Young love (cont.)
Posted: Wednesday June 27, 2007 12:49PM; Updated: Wednesday June 27, 2007 12:49PM
Young walked into the so-called "accelerated development" camp in Florida, and his life flipped in an instant. The young players there immediately invigorated him. He got a handle on how to deal with his diabetes. He cleaned up the other areas of his life. He worked himself into shape (with the help of former teammate, and now Nationals coach, Lenny Harris). And then he went to the Nationals' spring training site in Viera, Fla., to give his comeback a chance.
The Nationals' first baseman, Nick Johnson, was still recovering from a broken leg he suffered last year. Travis Lee, another first baseman, retired. No one else stepped up. Young was named the team's Opening Day first baseman, batting fifth in the lineup. At the end of May he moved to cleanup. He doesn't look to be moving anywhere else any time soon.
"He's driving the ball all over the place," says former teammate Sean Casey of the Tigers. "Right-center, left-center. When he's going well, he squares everything up. I'm telling you, they're rockets. You know, we all have our issues. His kind of came to the forefront. But I think he's faced his demons and he's conquered them. I think he understands what getting a second chance means, and he's taking full advantage of it."
Before the last year or so, it would have been hard to find many people inside or outside of the game with many bad things to say about Young. He has always been a friendly, outgoing teammate, always ready with a clubhouse wisecrack, always there with a hearty laugh.
By late last season, after the team let him go, he was ripping the Tigers so badly to the press that manager Jim Leyland felt a need to defend the organization publicly. Leyland, and everyone else around the team, just wanted Young to get whatever help he needed.
"What you heard about him last year was so odd, so out of place," says Stan Kasten, the president of the Nationals. "I remember talking to Manny about this a few days ago. He said 'I don't know that guy. I don't know that guy at all.'"
Young, soft-spoken and extremely accommodating to a string of clubhouse visitors on a recent afternoon, credits his turnaround to the young players in spring training who picked his brain and got him excited about the game again. He talks about his three kids -- sons Owen, 10, and Damon, 7, and daughter, Layla, 5 -- and putting them first.
He'll recount the problems he's had in the past year or more, insisting that it's helpful both to him and to other people who might have problems of their own. He's straightforward about it all. "There's no Hollywood persona that's going on here or anything like that," Young says. "Not even close."
Says Acta: "I spent a lot of time in the minor leagues. I know when I'm being played. He's not an act. He's the nicest guy I've ever dealt with."
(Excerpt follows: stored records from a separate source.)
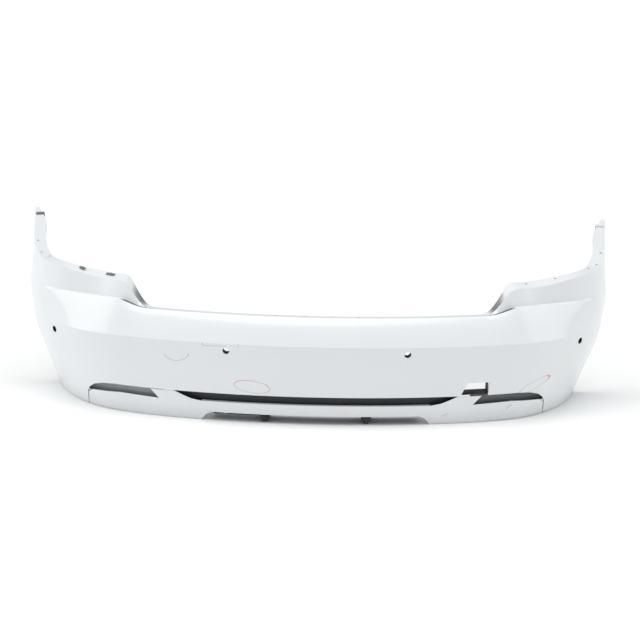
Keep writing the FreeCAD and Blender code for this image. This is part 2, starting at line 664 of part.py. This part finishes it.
guide = sheet_solid([guide_line(run, 0) for run in guide_runs],
                    [guide_line(run, GUIDE_WALL) for run in guide_runs], guide_runs, [(0, 1), (1, 2)])
guide = guide.cut([arch_cylinder(ARCH_R + WALL + 4)] + holes)
add_node("side_guide_right", guide.Solids[0])
add_node("side_guide_left", mirrored(guide.Solids[0]))


# ---------------------------------------------------------------- fasteners and clips
def bound(kind, name, **expressions):
    """A Part primitive whose sizes are expressions on the spreadsheet."""
    item = doc.addObject(kind, name)
    for prop, expression in expressions.items():
        item.setExpression(prop, expression)
    return item


def cut(name, base, tool):
    item = doc.addObject("Part::Cut", name)
    item.Base, item.Tool = base, tool
    return item


def fuse(name, shapes):
    item = doc.addObject("Part::MultiFuse", name)
    item.Shapes = shapes
    return item


# screw, head up: local Z is along the shank, the head's underside at Z = 0
head_form = bound("Part::Cylinder", "screw_head_form", Radius="Sizes.screw_head", Height="Sizes.screw_head_thick")
shank_form = bound("Part::Cylinder", "screw_shank_form", Radius="Sizes.screw_hole - 0.5",
                   Height="Sizes.screw_length + 0.2")
shank_form.setExpression("Placement.Base.z", "-Sizes.screw_length")
drive_form = bound("Part::Prism", "screw_drive_form", Circumradius="Sizes.screw_head / 2.6",
                   Height="Sizes.screw_head_thick")
drive_form.setExpression("Placement.Base.z", "Sizes.screw_head_thick / 2")
screw_form = cut("screw_form", fuse("screw_blank", [head_form, shank_form]), drive_form)

# clip nut: a folded strip round the free edge of a flange, with a hole in both leaves; local Z is the
# flange's normal, local X points at the free edge, and the flange's middle plane is at Z = 0
strip_form = bound("Part::Box", "nut_strip_form", Length="Sizes.nut_length", Width="Sizes.nut_width",
                   Height="Sizes.wall + 2 * Sizes.nut_sheet + 2 * Sizes.nut_gap")
strip_form.setExpression("Placement.Base.x", "-Sizes.nut_length / 2")
strip_form.setExpression("Placement.Base.y", "-Sizes.nut_width / 2")
strip_form.setExpression("Placement.Base.z", "-Sizes.wall / 2 - Sizes.nut_sheet - Sizes.nut_gap")
throat_form = bound("Part::Box", "nut_throat_form", Length="Sizes.nut_length", Width="2 * Sizes.nut_width",
                    Height="Sizes.wall + 2 * Sizes.nut_gap")
throat_form.setExpression("Placement.Base.x", "-Sizes.nut_length / 2 - Sizes.nut_sheet")
throat_form.setExpression("Placement.Base.y", "-Sizes.nut_width")
throat_form.setExpression("Placement.Base.z", "-Sizes.wall / 2 - Sizes.nut_gap")
eye_form = bound("Part::Cylinder", "nut_eye_form", Radius="Sizes.screw_hole", Height="8 * Sizes.wall")
eye_form.setExpression("Placement.Base.z", "-4 * Sizes.wall")
nut_form = cut("nut_form", cut("nut_fold", strip_form, throat_form), eye_form)

# push-in clip: a domed head over a ribbed stem; local Z is out of the stem, the head's underside at Z = 0
dome_form = bound("Part::Cone", "clip_head_form", Radius1="Sizes.screw_head + 1", Radius2="Sizes.screw_head / 2",
                  Height="Sizes.screw_head_thick + 1")
stem_form = bound("Part::Cone", "clip_stem_form", Radius1="Sizes.screw_hole - 1.2",
                  Radius2="Sizes.screw_hole - 0.4", Height="Sizes.screw_length + 0.2")
stem_form.setExpression("Placement.Base.z", "-Sizes.screw_length")
clip_form = fuse("clip_form", [dome_form, stem_form])
doc.recompute()


def group(label, form, placements):
    """Copies of one small piece, each its own solid, in one node."""
    copies = []
    for placement in placements:
        copy = form.Shape.copy()
        copy.Placement = placement
        copies.append(copy)
    add_node(label, Part.makeCompound(copies))


UP = FreeCAD.Vector(0, 0, 1)
DOWN = FreeCAD.Vector(0, 0, -1)
AHEAD = FreeCAD.Vector(0, 1, 0)
for side_name, side in SIDES.items():
    arch_places = []
    for angle in ARCH_ANGLES:
        point, radius = arch_place(angle, side)
        inwards = FreeCAD.Vector(-side, 0, 0)
        arch_places.append(frame(point - radius * (WALL / 2), radius, inwards))
    group("arch_nuts_" + side_name, nut_form, arch_places)

ledge_places = []
for run in LAMP_RUNS[:2]:
    point, up, across = on_lip(-run, LAMP_HOLE_SHARE)
    ledge_places.append(frame(point + up * 0.4, up, across))
group("lamp_ledge_clips", clip_form, ledge_places)

gap_places = [
    frame(centre - FreeCAD.Vector(side * (GAP + WALL + 0.4), 0, 0), FreeCAD.Vector(-side, 0, 0), UP)
    for side, centre in gap_centres]
edge_places = [frame(centre + UP * (WALL + 0.4), UP, AHEAD) for centre in edge_centres]
lip_places = [frame(centre + DOWN * 0.4, DOWN, AHEAD) for centre in lip_centres]
group("valance_screws", screw_form, gap_places)
group("insert_screws", screw_form, edge_places + lip_places)


# wing-tip clips: a bent strip hooked over the front end of each wing's flange
def wing_tip_clip(label, side):
    body = new_body(label)
    sketch = new_sketch(body, label + "_section", "XZ_Plane")
    reach, drop, thick = 25.5, 18, 2.4
    closed_outline(sketch, [
        (0, 0), (reach, 0), (reach, -drop), (reach - thick, -drop), (reach - thick, -thick), (0, -thick)])
    pad = body.newObject("PartDesign::Pad", label + "_strip")
    pad.Profile = sketch
    pad.setExpression("Length", "Sizes.nut_width")
    pad.Midplane = True
    doc.recompute()
    point, up, across = on_lip(side * (TOTAL_RUN - 50), 0.16)
    place_body(body, frame(point + up * (thick + 0.4), up, across))


for side_name, side in SIDES.items():
    wing_tip_clip("wing_tip_clip_" + side_name, side)

# ---------------------------------------------------------------- checks and export
doc.recompute()
for item in doc.Objects:
    bad = [state for state in item.State if state in ("Invalid", "Error")]
    if bad:
        raise RuntimeError(f"{item.Label}: {bad}")
for piece in nodes:
    if piece.Shape.isNull() or not piece.Shape.isValid() or not piece.Shape.Solids:
        raise RuntimeError(f"{piece.Label}: empty or not a valid solid")

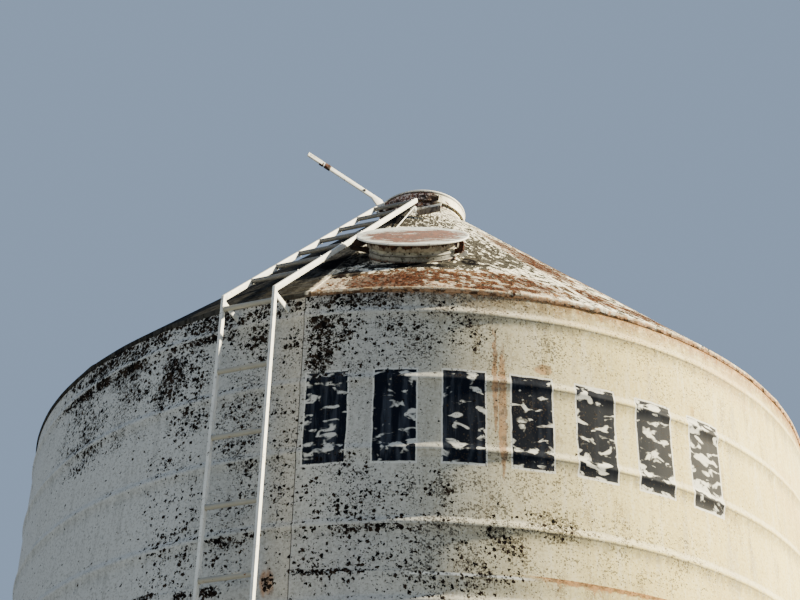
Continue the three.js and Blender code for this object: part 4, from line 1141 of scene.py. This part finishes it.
# Opener lever and its hinge. A flat white bar is welded to the lid's rim through a gusset, and turns on a
# pin between two rusted ears on the neck. Near its outer end it carries a clip plate, a hook and a hole.
LEVER_AZIMUTH = -60.0
LEVER_PIVOT, LEVER_FOOT, LEVER_TIP = (0.262, 1.625), (0.256, 1.692), (0.705, 1.836)
LEVER_WIDTH, LEVER_THICKNESS, LEVER_HEEL = 0.025, 0.010, 0.12
EYE_HOLE, EYE_RADIUS = 0.0065, 0.012
EAR_THICKNESS, EAR_OFFSET = 0.006, 0.014
PIN_RADIUS, PIN_REACH = 0.005, 0.022
UPRIGHT = Matrix(((0, 0, -1, 0), (-1, 0, 0, 0), (0, 1, 0, 0), (0, 0, 0, 1)))
LYING = Matrix(((0, 0, 1, 0), (0, 1, 0, 0), (-1, 0, 0, 0), (0, 0, 0, 1)))


def flat_bar(name, outline, thickness, holes=(), edge=0.0010, side=0.0):
    """A plate standing in the upright plane through the axis: outline and holes as reach out and height."""
    curve = bpy.data.curves.new(name, "CURVE")
    curve.dimensions, curve.fill_mode = "2D", "BOTH"
    curve.extrude, curve.bevel_depth, curve.bevel_resolution = thickness / 2 - edge, edge, 1
    curve.offset = -edge
    for ring in [outline] + [[(out + x, z + y) for x, y in circle(radius, 20)] for out, z, radius in holes]:
        add_line(curve, [(x, z, 0.0) for x, z in ring], closed=True)
    return moved(from_curve(name, curve), Matrix.Translation((side, 0, 0)) @ UPRIGHT)


def cross_pin(out, z, radius, start, end, sides=16, head=0.0):
    """A round pin lying across the upright plane, from start to end, with a hexagon head at its end."""
    parts = [turned("pin", disc(radius, start, end), step=360 / sides)]
    if head:
        parts.append(turned("pin_head", disc(radius * 1.7, end - head, end), step=60))
    return moved(one_mesh("pin", parts), Matrix.Translation((0, -out, z)) @ LYING)


def turned_to(mesh, azimuth, up=0.0):
    return moved(mesh, Matrix.Rotation(math.radians(azimuth), 4, "Z") @ Matrix.Translation((0, 0, up)))


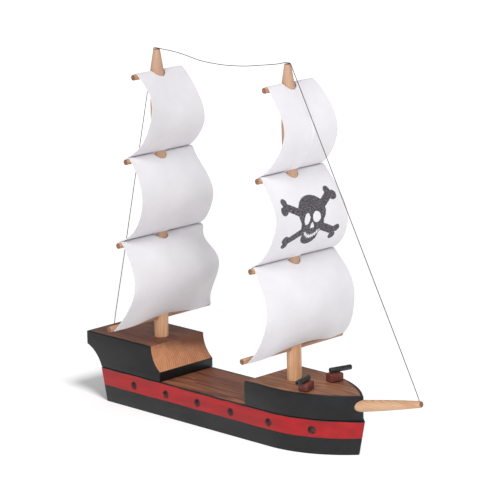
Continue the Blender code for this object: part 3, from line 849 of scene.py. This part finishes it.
# Each sail's belly from starboard to port edge: its depth in millimetres, how far above the middle
# its fullest place lies, and how much it's drawn in next to the head and next to the foot
BELLY_ROWS = ("depth", "rise", "head", "foot")
SAILS = {
    ("main", 1): (
        (17.0, 17.5, 18.0, 17.2, 12.2), (0.01, 0.01, 0.02, 0.04, 0.09),
        (0.26, 0.25, 0.30, 0.60, 1.45), (0.30, 0.20, 0.20, 0.50, 1.30),
    ),
    ("main", 2): (
        (17.3, 17.3, 17.5, 17.5, 17.2), (-0.03, -0.03, -0.03, -0.02, -0.02),
        (0.10, 0.15, 0.25, 0.45, 0.80), (0.0, 0.0, 0.0, 0.0, 0.0),
    ),
    ("main", 3): (
        (18.9, 18.5, 18.3, 18.3, 18.4), (0.10, 0.06, 0.02, -0.02, -0.05),
        (0.44, 0.40, 0.35, 0.30, 0.27), (-0.3, -0.2, 0.0, 0.15, 0.30),
    ),
    ("fore", 1): (
        (15.1, 16.0, 16.5, 15.8, 14.0), (0.02, 0.02, 0.02, 0.03, 0.04),
        (0.45, 0.40, 0.35, 0.35, 0.41), (0.0, 0.0, 0.0, -0.1, -0.2),
    ),
    ("fore", 2): (
        (17.0, 17.3, 17.5, 17.8, 18.1), (0.02, 0.0, -0.02, -0.04, -0.06),
        (0.48, 0.42, 0.38, 0.38, 0.41), (-0.1, 0.0, 0.0, 0.0, 0.0),
    ),
    ("fore", 3): (
        (18.5, 18.3, 18.3, 18.5, 18.8), (0.0, 0.0, 0.0, 0.0, 0.0),
        (0.59, 0.50, 0.40, 0.30, 0.26), (0.1, 0.1, 0.1, 0.1, 0.1),
    ),
}
# The free foot of the lowest sails in millimetres ahead of and above their yard, starboard to port
LOOSE_FOOT = {
    "main": ((2.9, 4.8, 5.8, 6.2, 5.8, 4.4, 2.6), (-1.1, -0.3, 2.3, 3.1, 1.9, -0.5, 0.0)),
    "fore": ((2.9, 4.8, 5.8, 6.2, 5.8, 4.4, 2.6), (-1.2, -0.2, 2.5, 3.5, 3.1, 0.8, 1.0)),
}


def circle_point(centre, radius, angle):
    return Vector((centre.x + radius * math.cos(angle), centre.y + radius * math.sin(angle)))


def belly(start, end, shape, steps=48):
    """The cloth's line ahead of the chord from start to end: an arc, drawn in at its ends."""
    depth = shape["depth"] * MM
    chord = end - start
    ahead = Vector((-chord.y, chord.x)).normalized()
    half = 2 * math.atan(2 * depth / chord.length)
    radius = chord.length / 2 / math.sin(half)
    points = []
    for i in range(steps + 1):
        turn = half * (2 * i / steps - 1)
        down = 0.5 + 0.5 * math.sin(turn) / math.sin(half)
        out = radius * (math.cos(turn) - math.cos(half))
        wave = depth * math.sin(math.pi * down) ** 2
        out += (wave - out) * (shape["head"] * (1 - down) + shape["foot"] * down)
        points.append(start + chord * (down - shape["rise"] * out / depth) + ahead * out)
    return points


def sail_section(mast, level, across):
    """The cloth's line at one place across it, in (x, z): over the yard, down the belly, to the foot.

    Also how much of it lies behind the top of the yard.
    """
    upper, lower = yard_middle(mast, level + 1), yard_middle(mast, level)
    radius, over = yard_radius(mast) + WRAP_GAP, yard_radius(mast) + LAPPED_GAP
    shape = {name: between(row, across) for name, row in zip(BELLY_ROWS, SAILS[mast, level])}
    leave, arrive = math.radians(60), math.radians(120)
    for _ in range(4):  # until the cloth leaves each yard along its own line
        start = circle_point(upper, radius, leave)
        end = circle_point(lower, over, arrive)
        if level == 1:
            end = lower + Vector([between(row, across) for row in LOOSE_FOOT[mast]]) * MM
        line = belly(start, end, shape)
        first, last = line[1] - line[0], line[-1] - line[-2]
        leave = max(math.atan2(first.x, -first.y), LEAST_LEAVE)
        arrive = math.atan2(-last.x, last.y)
    steps = 10
    turns = [BACK_ANGLE + (leave - BACK_ANGLE) * i / steps for i in range(steps)]
    section = [circle_point(upper, radius, turn) for turn in turns] + line
    if level > 1:
        turns = [arrive + (BACK_ANGLE - arrive) * i / steps for i in range(1, steps + 1)]
        section += [circle_point(lower, over, turn) for turn in turns]
    return section, radius * (BACK_ANGLE - math.pi / 2)


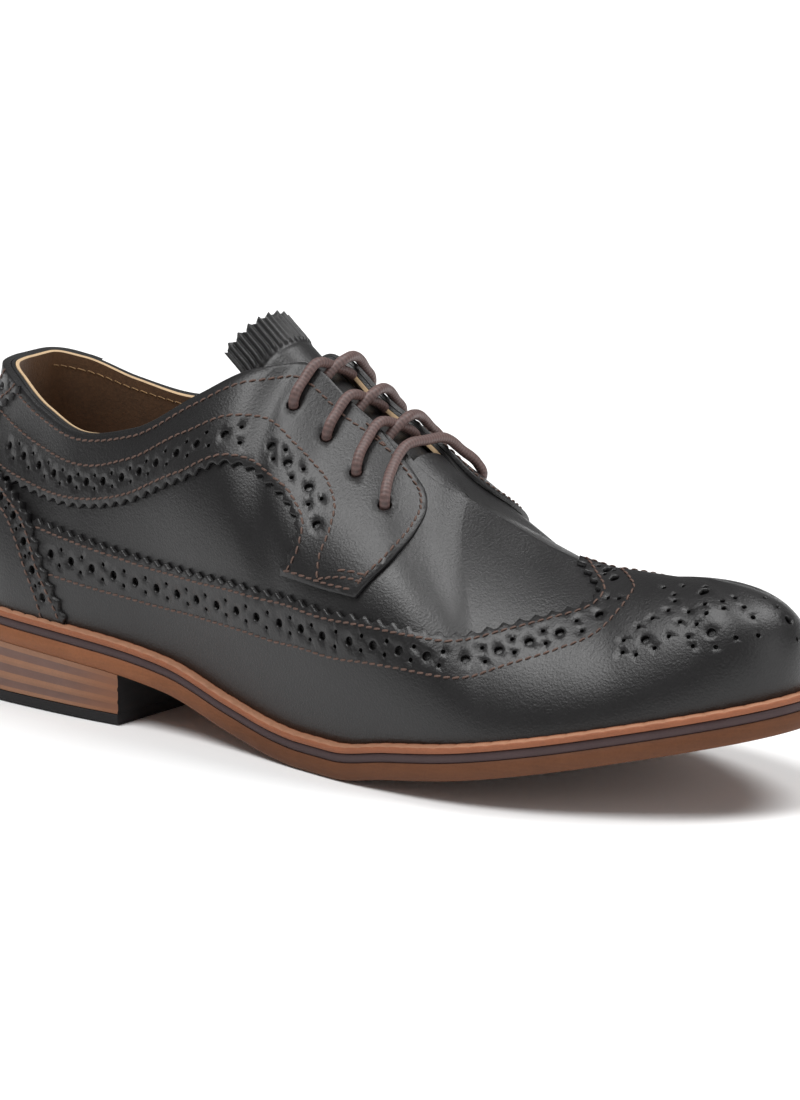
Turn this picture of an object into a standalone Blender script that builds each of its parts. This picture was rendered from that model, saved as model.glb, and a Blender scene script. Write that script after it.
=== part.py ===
import math

import bmesh
import bpy
import numpy as np
from mathutils import Vector
from mathutils.geometry import delaunay_2d_cdt

# Driving sizes in metres
LAST_LENGTH = 0.2830
HALF_BALL = 0.0454
COLLAR_HEIGHT = 0.0976
HEEL_RISE = 0.0156
OUTSOLE_THICK = 0.0051
MIDSOLE_THICK = 0.0027
WELT_THICK = 0.0022
WELT_MARGIN = 0.0050
UPPER_WALL = 0.0024
OVERLAY_THICK = 0.0011
STRIP_THICK = 0.0015
LIFT_THICK = 0.0032
HEEL_LENGTH = 0.2668 * LAST_LENGTH
TONGUE_THICK = 0.0022
INSOLE_THICK = 0.0020
LACE_RADIUS = 0.0015
EYELET_RADIUS = 0.0021
GAP = 0.0003

# Where the heel's middle lies along the last
ORIGIN_SHARE = 0.1237
# Side of the body, -1 lateral and +1 medial
LATERAL = -1
MEDIAL = 1

# Bottom line of the outsole: share of length, share of the heel's rise
BOTTOM_LINE = (
    (-0.040, 1.30), (0.081, 1.17), (0.240, 1.00), (0.329, 0.78), (0.417, 0.32),
    (0.491, 0.045), (0.523, 0.0), (0.572, 0.0), (0.647, 0.22), (0.724, 0.42),
    (0.806, 0.70), (0.901, 1.07), (1.030, 1.59),
)
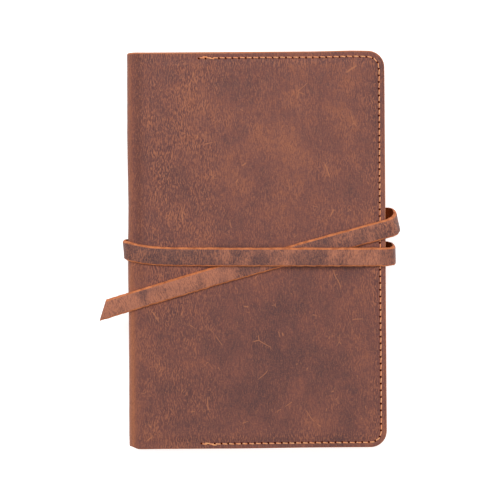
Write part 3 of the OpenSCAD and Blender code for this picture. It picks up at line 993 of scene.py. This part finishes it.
cover_skin("back", BACK_BEND, ["leather_back", "leather_fold_back", "leather_spine"])
cover_skin("front", FRONT_BEND, ["leather_front", "leather_fold_front"])
for name in SIDES:
    pocket(name, f"pocket_{name}")
    seam(name, "outside", f"seam_{name}_outside")
    seam(name, "inside", f"seam_{name}_inside")
    plate(f"notebook_board_{name}", *box_mm(f"board_{name}"), BOARD_CORNER, 0.35, cloth, "board_cloth",
          f"{name}_cover", f"board_{name}")
notebook_case("back", BACK_BEND, ["notebook_spine"])
notebook_case("front", FRONT_BEND, [])
signature_names = [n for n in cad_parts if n.startswith("signature_")]
for number in range(1, len(signature_names) + 1):
    signature(number, len(signature_names))
for node in ("endpaper_back", "endpaper_front", "spine_lining"):
    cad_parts[node].data.materials.clear()
    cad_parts[node].data.materials.append(plain_paper)
strap()

# ------------------------------------------------------------------ floor, light and camera


def floor():
    mesh = bpy.data.meshes.new("floor")
    size, z = 3.0, -0.0003
    corners = [(-size, -size, z), (size, -size, z), (size, size, z), (-size, size, z)]
    mesh.from_pydata(corners, [], [(0, 1, 2, 3)])
    g = Graph("white_floor")
    pale = g.mix(g.noise(g.place("Object"), 300, 2.0), (0.9, 0.9, 0.9, 1), (0.88, 0.88, 0.88, 1))
    mesh.materials.append(g.finish(pale, 0.9, 0.1, Emission_Color=(1, 1, 1, 1), Emission_Strength=0.6))
    plane = bpy.data.objects.new("floor", mesh)
    bpy.context.scene.collection.objects.link(plane)


def soft_light(name, place, size, power):
    data = bpy.data.lights.new(name, "AREA")
    data.shape = "DISK"
    data.size = size
    data.energy = power
    lamp = bpy.data.objects.new(name, data)
    lamp.location = place
    aim = -np.array(place)
    tilt = math.acos(-aim[2] / np.linalg.norm(aim))
    lamp.rotation_euler = (tilt, 0, math.atan2(aim[0], -aim[1]) + math.pi)
    bpy.context.scene.collection.objects.link(lamp)


def camera():
    data = bpy.data.cameras.new("camera")
    data.lens = 100
    data.sensor_width = 36
    eye = bpy.data.objects.new("camera", data)
    span = 0.2795            # metres across the frame at the height of the front
    eye.location = (0.00032, -0.00006, Z_FRONT * MM + span * data.lens / data.sensor_width)
    eye.rotation_euler = (0, 0, math.radians(-0.38))
    bpy.context.scene.collection.objects.link(eye)
    bpy.context.scene.camera = eye


floor()
soft_light("key", (-0.15, 0.75, 1.15), 0.9, 10)
soft_light("fill", (0.5, -0.5, 1.3), 1.4, 4)
world = bpy.data.worlds.new("world")
world.use_nodes = True
world.node_tree.nodes["Background"].inputs["Color"].default_value = (1, 1, 1, 1)
world.node_tree.nodes["Background"].inputs["Strength"].default_value = 0.42
bpy.context.scene.world = world
bpy.context.scene.view_settings.view_transform = "Standard"
camera()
None of this, naturally, will help Young land a spot on the All-Star team. It's up to the selectors now. Unfortunately for Young, there are a lot of good first basemen in the NL, almost all of them with better power numbers than him. (Young has only seven homers, no thanks to Washington's cavernous RFK Stadium.) Prince Fielder of the Brewers, who leads the league in home runs with 27, is the leading vote-getter. Albert Pujols of the Cardinals is running second. The Mets' Carlos Delgado and the Dodgers' Nomar Garciaparra, both having subpar years, are even ahead of Young in the fan voting. And when it comes to potential reserves, Derrek Lee of the Cubs, Adrian Gonzalez of the Padres and reigning NL MVP Ryan Howard of the Phillies will have to be considered, and maybe even the Rockies' Todd Helton.
So an All-Star nod won't come easily for Young. As much as he's liked by his present and former teammates, getting in by a players' vote is a long shot, too, considering the competition. His best bet, it seems, will come from manager Tony La Russa and MLB officials. But they'll have only a few spots to fill. And even if Young is the best player on the Nationals -- and nobody's much disputing that -- La Russa may be forced to pick a pitcher to even out the squad. It sometimes works that way.
Still, this first half for Young seems to be a mere start, a renewed jumping-off point to a career that almost died last winter. True to his one-day-at-a-time mindset these days, Young says he isn't even thinking about all that. Right now he's just looking forward to seeing his kids running around the clubhouse, his team improving (the Nationals, before Tuesday's game in Atlanta, were 23-19 in their past 42 games) and better times ahead, all around.
"When you have kids, you don't want to be a quitter," Young says. "You want your kids to see their dad fighting. I can look forward to playing, being with my kids, being a role model that's had tough times but who has made the appropriate adjustments to right my wrongs. That's what it's all about.
"Nobody's perfect here. People have problems. It's the way that you deal with the problems that counts."
Young, to his credit, is dealing with everything just fine. He doesn't need a trip to San Francisco to validate that.